Reporter: Wuwun Nafsiah | Editor: Avanty Nurdiana
JAKARTA. Kinerja emiten sektor barang konsumsi tahun lalu sempat tertekan oleh kenaikan beban pokok. Akibatnya margin laba emiten bisa kian tertekan di tahun. Meski demikian, beberapa emiten masih terus ekspansif.
PT Unilever Indonesia Tbk (UNVR) misalnya di kuartal I-2014. Laba bersih hanya Rp 1,36 triliun atau turun 5% year on year (yoy). Padahal penjualan bersih UNVR tumbuh 15,8% menjadi Rp 8,7 triliun.
Manajemen beralasan, kenaikan beban pokok membuat laba UNVR makin menciut. Selain itu, UNVR harus menderita rugi selisih kurs. Meski demikian, UNVR masih mempertahankan rencana untuk meluncurkan 50 produk baru. Angka tersebut sama seperti tahun sebelumnya.
PT Tiga Pilar Sejahtera Tbk (AISA) pun tak mau ketinggalan. Baru-baru ini AISA meresmikan pabrik beras di Sragen, Jawa Tengah. AISA kini tengah gencar mengembangkan produksi beras. AISA menargetkan dapat memasok 5% dari kebutuhan beras dalam negeri di 2020. Tak hanya itu, AISA juga memperbesar perusahaan yang berbasis perkebunan. Yakni dengan mengakuisisi perusahaan bernama PT Golden Plantation pada 28 Maret lalu.

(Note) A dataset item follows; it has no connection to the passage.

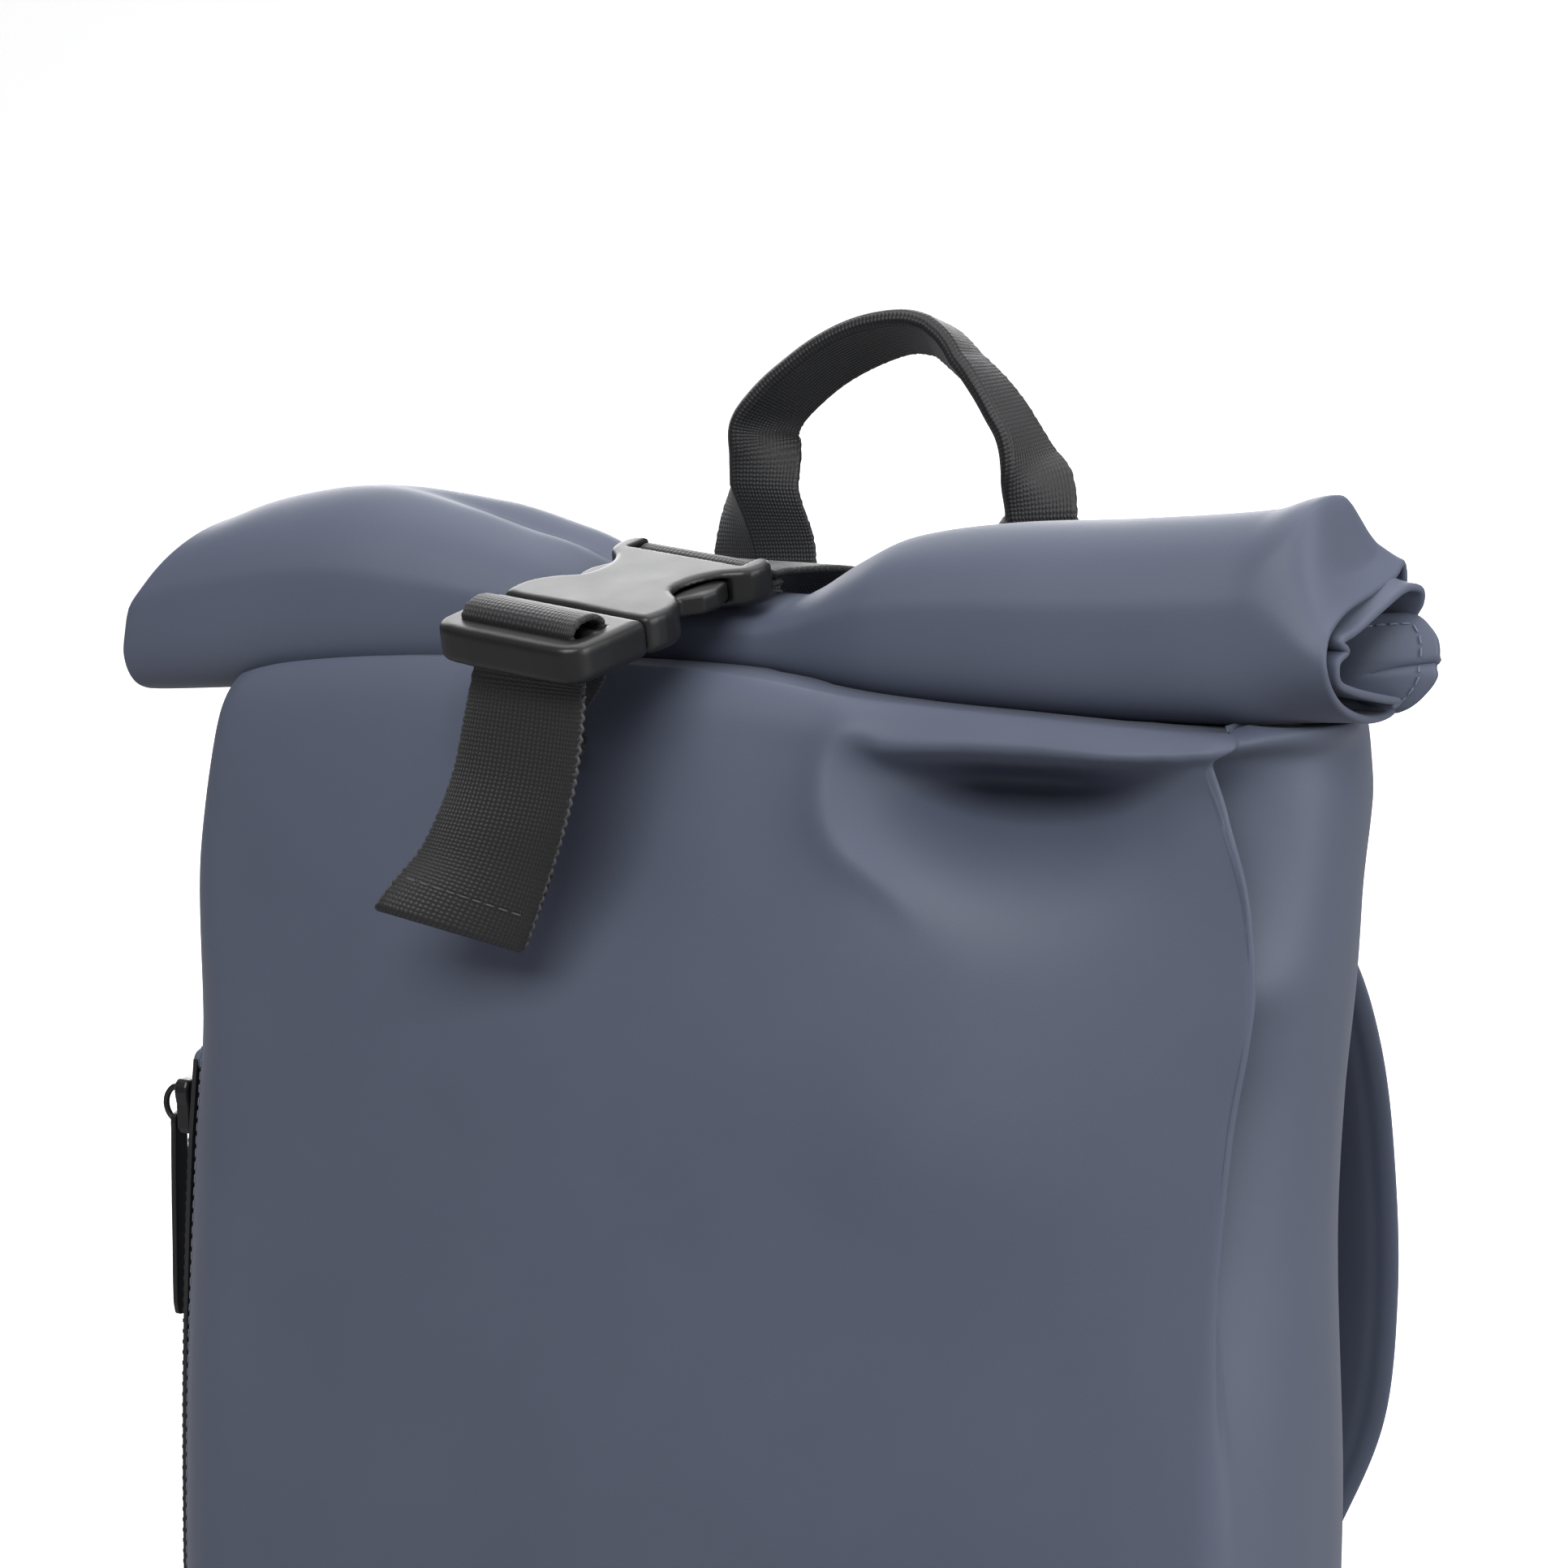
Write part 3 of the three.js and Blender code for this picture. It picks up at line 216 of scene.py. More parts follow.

Langkah ekspansif emiten konsumer grup Salim tak kalah gesit. PT Indofood CBP Sukses Makmur Tbk (ICBP) di Februari, meluncurkan produk minuman non alkohol. Kemudian baru-baru ini, ICBP kembali berekspansi dengan masuk ke pasar popok bayi.
Rencana ekspansi sejumlah emiten konsumer dinilai positif oleh analis. Analis BNI Securities, Ankga Adiwirasta mengatakan, ekspansi merupakan salah satu kekuatan emiten sektor konsumsi. Untuk mempertahankan pangsa pasar, sektor konsumer perlu melakukan inovasi dan diversifikasi produk.
Analis Batavia Prosperindo Sekuritas, Andi Ferdinand menilai langkah akuisisi, seperti yang dilakukan ICBP dengan memulai bisnis popok juga cukup positif. Meski ICBP tidak berpengalaman di bisnis tersebut, partner yang diajak kerjasama cukup mumpuni. ICBP joint venture dengan Oji Holdings Coorporation (OJI) untuk memproduksi dan memasarkan diapers. Namun dia menilai, ekspansi ICBP baru akan terasa di dua-tiga tahun mendatang.
Bisa bertumbuh
Analis Sinarmas Sekuritas, Christandi Reza mengatakan, sektor konsumsi akan mulai terlihat pertumbuhannya pada kuartal III dan IV di 2014. Di kuartal I dan II emiten konsumsi masih terkena imbas dari melemahnya rupiah di tahun lalu. Gaji karyawan pun naik sehingga menambah beban perusahaan. "Efek ke harga pokok penjualan baru terasa di kuartal berikutnya," ujar dia.
Namun, Ankga bilang, sektor konsumsi relatif lebih tahan terhadap gejolak perekonomian. "Sektor konsumsi ini menyediakan kebutuhan sehari-hari sehingga masih terus dicari," kata dia.
Sementara menurut Andi, sektor konsumsi punya berbagai cara untuk menjaga margin, salah satunya dengan menaikkan harga. “Kalau produknya sudah dikenal pasar, menaikkan harga tidak terlalu bermasalah,” ujar Andi. Tak heran, seperti UNVR dan ICBP cukup percaya diri menaikkan harga jual produk. UNVR telah menaikkan harga 4%-5% di Maret 2014, sementara ICBP telah menaikkan harga mi instan 10%.
Ankga menilai, kenaikan harga jual 4%-5% cukup wajar. Kenaikan harga ini menurut Ankga masih dapat dijangkau pembeli.
Untuk menekan biaya, emiten sektor konsumsi bisa efisiensi dengan cara mengurangi jumlah lembur, pemakaian listrik, dan lainnya. Karena itu, Andi yakin, sektor konsumer di tahun ini masih bisa bertumbuh lebih baik dari tahun lalu. Ini karena, rupiah yang semakin menguat dibanding tahun lalu dan momentum pemilihan umum yang menaikkan daya beli.
Ankga memberikan rating overweight untuk sektor konsumsi tahun ini. Sedangkan Christandi memperkirakan, pertumbuhan penjualan sektor konsumsi tahun ini bisa naik 9%. Sedangkan laba bersih bisa naik 27%.